Economic recovery depends on health system — DOF
The Philippines’ economic recovery story will mainly depend on how the nation’s health system will manage the risks posed by the coronavirus disease (COVID-19), the Department of Finance (DOF) said yesterday.
In a DOF economy bulletin, the department explained that the economic slump this year is a pandemic-induced crisis, noting the gross domestic product (GDP) contraction is just “a collateral damage” of the COVID-19.
“The ongoing COVID-19 is, first and foremost, a health issue,” the DOF’s study prepared by Finance Undersecretary Gil S. Beltran read, pointing that restrictions of movements and physical distancing are required prevent its further spread.
“However, [it] inevitably made the economy a collateral damage,” the department said.
For this reason, DOF aid that restoring growth from the expected 2.0 percent to 3.4 percent slump this year will depend,“to a great extent,” on the country’s ability to meet the capacity required to manage the public health crisis.
“Such capacity could tilt the odds in what is apparently a life-versuslivelihood dilemma and make it more of a life-and-livelihood dual outcome, but probably at a lesser scale than before under a “new normal” should there still be uncertainties about the virus,” DOF said.
Aside from capacity,
DOF has also expressed its concern on the approaching rainy season in the second-half of the year as it will make the country’s to battle against COVID-19 “more challenging.”
“The flu season will have started and flooding could occur in lowlying areas.
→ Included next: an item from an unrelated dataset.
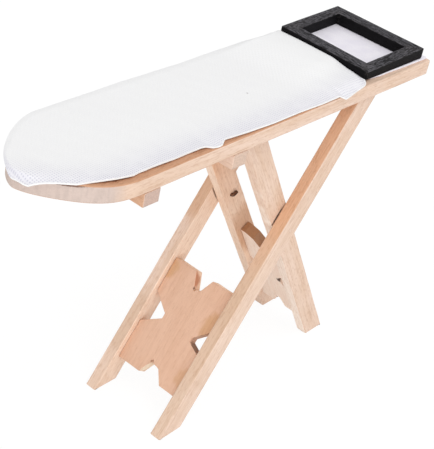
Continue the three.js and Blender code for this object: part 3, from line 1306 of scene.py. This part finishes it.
@dataclass
class HemGlueAndShadowLine:
    """The thin line below the lifted near hem: partly dried glue, partly a painted shadow where the
    hem shades the board.
    """

    cover: ClothCover
    x: Pair = (-45.5, 19.0)
    places: int = 260
    hem_gap: float = 0.1
    edge_gap: float = 0.06
    width: float = 0.7
    sunk: float = 0.3
    height: float = 0.12

    def build(self) -> None:
        """Makes the line as a flat ribbon.

        At each place along the hem its section is a low box that starts just inside the hem,
        ends under the cloth and is sunk into the board.
        """
        board = self.cover.board
        x = np.linspace(*self.x, self.places)
        near, _ = self.cover.edges(x)
        wander = 0.05 * np.sin(1.9 * x) + 0.05 * np.sin(4.3 * x + 1.0)
        outside = np.maximum(near + self.hem_gap + wander, -board.half_width + self.edge_gap)
        inside = np.maximum(near, outside) + self.width
        low = np.full_like(x, board.top - self.sunk)
        high = board.top + self.height + 0.03 * np.sin(2.7 * x)
        corners = ((outside, low), (inside, low), (inside, high), (outside + 0.05, high))
        section = np.stack([np.stack([x, y, z], axis=1) for y, z in corners], axis=1)
        points = section.reshape(-1, 3)
        faces = strip_faces(self.places, 4, 0, closed=True)
        faces += [[3, 2, 1, 0], list(range(len(points) - 4, len(points)))]
        brown = {"pale": (176, 126, 94), "deep": (146, 100, 74), "end": (150, 104, 78)}
        # Partly dried glue, partly painted shadow: a brown ribbon seen in the gap below the lifted
        # hem.
        glue = Wood("glue_and_painted_shadow", GRAIN_ALONG, **brown).material()
        shape = Shape(points, faces, np.zeros(len(points)))
        piece("hem_glue_and_shadow_line", shape, "board_body", glue)


@dataclass
class Underlay:
    """The felt paper below the rest frame, a touch out of square as scissors leave it."""

    x: Pair = (32.3, 55.8)
    half_width: float = 12.3
    low: float = 76.03
    high: float = 76.45
    arris: float = 0.1
    cut: Cut = Cut(0.3, 0.8, 0.06)
    corners: tuple[Pair, ...] = (
        (32.3, -11.0), (37.3, -11.65), (55.8, -12.1), (55.68, 12.3), (32.3, 12.15),
    )

    def build(self) -> None:
        outline = self.cut.outline(np.array(self.corners), seed=11)
        shape = slab(outline, self.low, self.high, self.arris, LEVEL)
        paper = FeltPaper().material()
        sheet = piece("felt_underlay", shape, "board_body", paper, ("paper_underlay",))


@dataclass
class RestFrame:
    """Four mitred rails, painted black, around an open well."""

    x: Pair = (31.45, 53.65)
    y: Pair = (-11.7, 12.7)
    low: float = 76.5
    height: float = 2.4
    end_rail: float = 3.5
    side_rail: float = 2.9
    arris: float = 0.17
    skew: float = 0.6
    sway: float = 0.02
    edge_points: int = 24
    lifts: tuple[float, float, float, float] = (-0.5, 0.1, 0.3, 0.2)

    def planed(self, points: np.ndarray) -> np.ndarray:
        """Tilts the rails' upper side, which was planed by hand after they were joined.

        A point rises by its share of the height above the middle of the rails, times the
        four corners' lifts weighed by how near each corner is along x and along y.

        Args:
            points: the points of a rail.

        Returns:
            The points where they end up.
        """
        (x0, x1), (y0, y1) = self.x, self.y
        u = np.clip((points[:, 0] - x0) / (x1 - x0), 0, 1)
        v = np.clip((points[:, 1] - y0) / (y1 - y0), 0, 1)
        shares = np.stack([(1 - u) * (1 - v), u * (1 - v), u * v, (1 - u) * v])
        above = np.clip(2 * (points[:, 2] - self.low) / self.height - 1, 0, 1)
        return points + (np.array(self.lifts) @ shares * above)[:, None] * (0, 0, 1)

    def build(self) -> None:
        """Makes the rails, each a trapezium between two outer and two inner corners.

        The paint bridges the mitres, so the rounded edges run on across them: at a corner
        both rails stand back along x and y alike.
        """
        (x0, x1), (y0, y1) = self.x, self.y
        outer = np.array([[x0, y0], [x1, y0], [x1, y1], [x0, y1 - self.skew]])
        inward = np.array([[1, 1], [-1, 1], [-1, -1], [1, -1]])
        inner = outer + np.array([self.end_rail, self.side_rail]) * inward
        along = BlackPaint("black_paint_lengthwise", GRAIN_ALONG).material()
        across = BlackPaint("black_paint_crosswise", GRAIN_ACROSS).material()
        rails = (("near", along), ("heel", across), ("far", along), ("nose", across))
        t = np.linspace(0, 1, self.edge_points)[:, None]
        for index, (name, paint) in enumerate(rails):
            after = (index + 1) % len(rails)
            sway = self.sway * np.sin(math.pi * t) * np.sin(9 * t + index)
            outline, steps = [], []
            for corners, a, b, sign in ((outer, index, after, -1), (inner, after, index, 1)):
                start, edge = corners[a], corners[b] - corners[a]
                aside = unit(np.array([edge[1], -edge[0]]))
                outline.append(start + edge * t + aside * sway)
                step = np.repeat(aside[None], self.edge_points, axis=0)
                step[0], step[-1] = sign * inward[a], sign * inward[b]
                steps.append(step)
            top = self.low + self.height
            flat, away = np.concatenate(outline), np.concatenate(steps)
            shape = slab(flat, self.low, top, self.arris, LEVEL, steps=away)
            shape = Shape(self.planed(shape.points), shape.faces, shape.worn)
            replaced = (f"rest_rail_{name}",)
            piece(f"painted_rail_{name}", shape, "board_body", paint, replaced)


# The legs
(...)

Distancing in temporary relocation sites could be difficult to implement [during the raining season],” DOF said.
From the fiscal side, Finance Secretary Carlos G. Dominguez III said they have array of recovery measures, plus fundamental reforms it has put in place to keep the economy resilient, to put the country back on its positive growth trajectory. Dominguez also expressed confidence that the Philippines can bounce back from the unprecedented health crisis spawned by COVID-19 given the government’s “prudent approach to fiscal management” in recent years.
The President’s conservative economic policies have also provided the government with the fiscal space it needs to fund cash-intensive programs that will help the economy and the people hurdle the current crisis, the finance chief said.